In singing this oral poetry, the Imzad has been the vessel bearing the warrior epic and love, close to the women who play the imzad, offering the world a chivalrous image of the Sahara. Despite the Punic, Roman, Vandal and Byzantine invasions, their language does not seem to have been altered by foreign influences. Far from being merely a musical instrument, the Imzad represents at once the past and the dream of the Touaregs. It tells of a culture, that of love and of the respect for human values; it teaches us a philosophy of life born in a space shaped by a harsh nature, in a land of civilisation and of human creations.

 

Over time, with modernity and the abandonment of traditional cultural activities, the transmission of this art was on the verge of vanishing. It is this realisation that led me, through the Association « Save the Imzad », to found a school for training in the imzad and to undertake work for the safeguarding of these musical traditions, threatened with disappearance. I had chosen to approach the history and the lived experience of the imzad through the organisation of international colloquia, through publications and videos and audio CDs that I produced entirely as a volunteer, thanks to the Association. In my own way, I have tried to illustrate the idea that remembrance is the only way to slow the race of time, without, for all that, claiming to halt it.

 

In the book Imzad I gathered together all the photographs collected throughout my life. I tried to create this work by presenting it as an invitation to a journey to understand the Touareg soul. This soul, joined to a nature of impressive majesty and of an ineffable beauty, has been able to make its values prevail through a cultural expression uniting grandeur and simplicity. I had to present the finest way of contributing to making known, understood, loved and respected a culture borne by a musical instrument as rudimentary as the imzad.

 

To catch up with life through photography, to fix the immaterial, to capture the attitudes of those minute things that pass like a fleeting shadow, like a glance, such was my aim when I undertook the making of this work. I applied myself to writing and to fixing the image, so as not to lose the instants, the snapshots of scenes, in order to know better and to make better known an ancestral art that man has modelled in his own image.

 

Much research and many studies have been conducted to explain the historical dynamic of the imzad, which we know to have undergone a brutal decline of a kind that gravely affected the collective memory of the Touareg. It is a happy thing that in these recent years it has been able to regain its rightful standing.

 

By what artifice of providence could a thousand-year-old intangible heritage as rich as that evolving around the imzad — this monochord fiddle fashioned from natural elements and handled with skill by women who master its power — have survived?

The photographic documents I produced over these last three decades, as well as the field surveys carried out, are my testimony to bring back to life this cultural richness that I wished at all costs to make known, in order to preserve and to enhance it, in the interest of humanity, of the Algerian nation and of the Touareg people.

The imzad had to be saved.

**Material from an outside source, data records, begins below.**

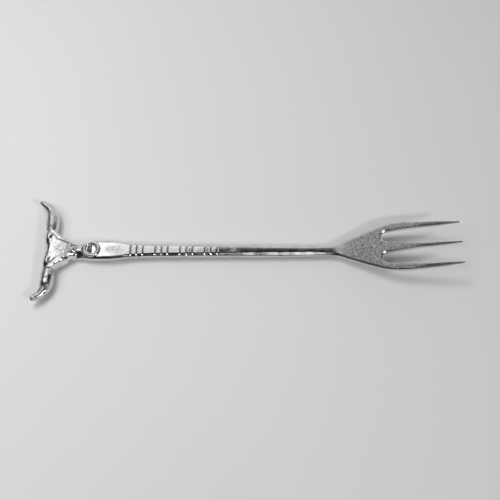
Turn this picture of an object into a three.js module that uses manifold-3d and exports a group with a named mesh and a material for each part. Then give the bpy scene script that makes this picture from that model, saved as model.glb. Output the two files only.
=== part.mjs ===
// Three-tined serving fork with a longhorn steer skull on the end of its handle.
// Millimetres. +X runs to the tine tips, +Z is the face of the fork, the flat back lies on z = 0.
import * as THREE from "three";
import { mergeVertices } from "three/addons/utils/BufferGeometryUtils.js";
import Module from "manifold-3d";

const wasm = await Module();
wasm.setup();

// ---- driving dimensions -------------------------------------------------------------------
const NECK_X = 52; // joint of handle and fork head
const SKULL_X = -112; // joint of handle and skull
const TIP_X = 140; // end of the tines
const FIT = 0.1; // clearance all round a tang, tongue or spigot in its socket
const BEYOND = 20; // cutting blocks and drills reach this far past the metal

// handle: half width and top of the crown along its length
const HANDLE_HALF_WIDTH = [[SKULL_X, 5.4], [-109.5, 5.5], [-104, 6.4], [-97, 6.8], [-90, 6.6],
  [-77, 5.2], [-62, 4.5], [-30, 4.15], [20, 3.95], [NECK_X, 3.5]];
const HANDLE_TOP = [[SKULL_X, 6.1], [-104, 6.8], [-90, 7.1], [-60, 6.9], [0, 6.6], [NECK_X, 6.2]];
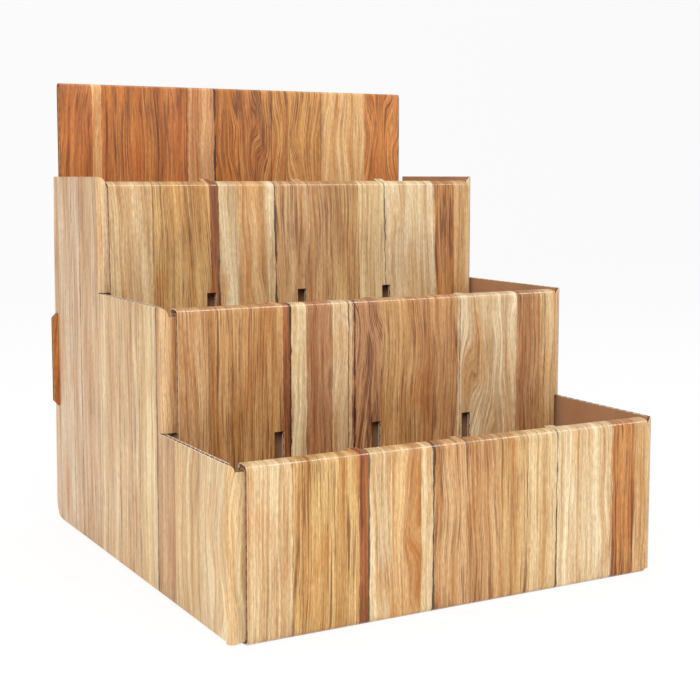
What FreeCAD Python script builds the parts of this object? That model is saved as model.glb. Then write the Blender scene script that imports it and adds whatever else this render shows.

A great step was taken in this direction by UNESCO when it inscribed it on the list of the intangible heritage of humanity on 4 December 2013.

 

One of the important facets that forms an integral part of this heritage remains the poetry that accompanies the imzad. This poetry is profound but also a bearer of information, just as much as the engravings or rock paintings of prehistory. Thanks to it, the accounts of daily life that the imzad has sung across the centuries allow us to approach the sociological and historical study of the region with precise data. It was given to me to catalogue nearly three hundred sung poems, which I hope to have published not in my name but in the name of a world cultural heritage of humanity.

 

The imzad was thus making its entrance into the history of the world's cultures; no one will be able to ignore it any longer, and it will no longer sink into the mysteries and the depths of oblivion. This resurgence we owe to men and women who worked at it tirelessly,  inflicting a happy refutation upon these words of the great poet Shams of Tabriz:

« I gazed upon the mysteries of the worlds above and below

I believed that all men saw the same thing

I came at last to understand that they did not see. »

 

For, in the far reaches of the desert, men were able to see. If a thought or a memory crosses our mind, at night, we are quick to forget it if we do not note it down or if we do not give it material form…

 

Are there thoughts or memories that are important in one second and no longer so the next? Unless oblivion be a way of life, everything can be caught up again.

The Imzad and Me

One need only be attentive to understand the story of the imzad. My reason for being has been to deliver a few living aspects, as a contribution to the effort of all those who have always refused to capitulate before oblivion. This new digital era offers us the opportunity to make the IMZAD live eternally.

 

To work for the preservation and the safeguarding of this thousand-year-old culture, by sharing it and making it known to the whole world, has always been my ultimate goal.

 

« There are weak ones who are strong and strong ones who can be weak; certainty is never acquired », the ancient Touareg sages teach us.